Treat it as one of three types—and solve accordingly

  • Spam / blocking: stop the bleeding and repair deliverability
  • Audience cooling: tighten reach and layer communication by engagement level
  • Content & cadence imbalance: adjust cadence and improve “above-the-fold” value

Clarifying the category is more effective than blindly swapping subject lines.

Fix the reach mistakes causing unsubscribes and complaints first

If unsubscribes and complaints are rising, you’re usually sending to people you shouldn’t, or sending too frequently. Prioritize lowering frequency, tightening segments, and reducing repetitive content.

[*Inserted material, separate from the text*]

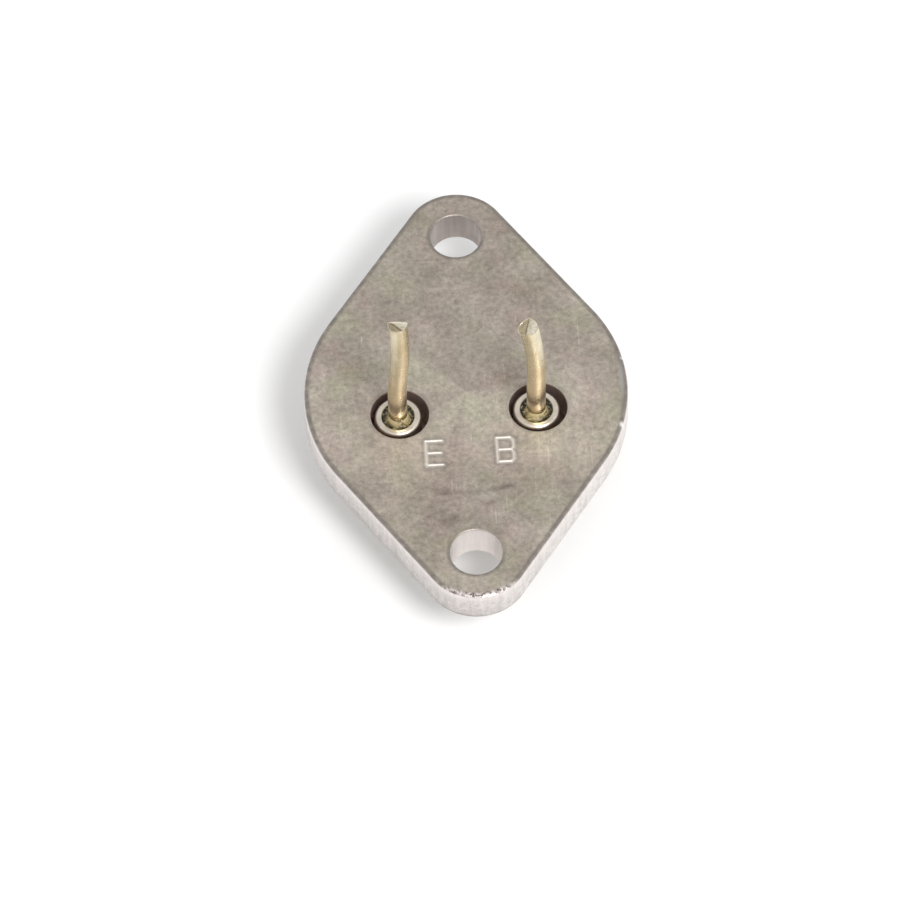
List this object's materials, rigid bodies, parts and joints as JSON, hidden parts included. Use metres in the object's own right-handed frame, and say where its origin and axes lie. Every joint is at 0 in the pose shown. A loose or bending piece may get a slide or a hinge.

Make the first screen explain the “why” faster

People decide in seconds whether to continue reading. Bring value earlier and more explicitly—don’t make readers guess why this email matters.

Restore reach gradually—don’t jump back to full volume

Once metrics start recovering, expand reach step by step. Going back to full-broadcast all at once can trigger another drop. Recovery is gradual—you don’t “gamble” your way out by blasting volume.

How Seesweet Does It

When you say “our open rate suddenly dropped,” Seesweet usually does three things first:

  • Identify which category it is: deliverability decline, audience cooling, or content/cadence imbalance
  • Protect reach with stop-loss actions: tighten scope, reduce risk, stabilize performance
  • Bring reach and revenue back together: use layered targeting and cadence design to create a sustainable recovery curve

We work performance-based, pay-after-results: you don’t pay for “busy work or operations”—you pay for measurable recovery in performance and revenue.

Conclusion

When open rates suddenly drop, the most dangerous move is immediately increasing send volume or blindly rewriting subject lines. The correct sequence is: first confirm whether it’s a deliverability or audience issue, quickly narrow reach to stop the bleeding, then use steadier content and cadence to return performance to a controllable range. Once reach quality is protected, every launch and promotion regains reliable “usable traffic,” and revenue becomes more predictable again.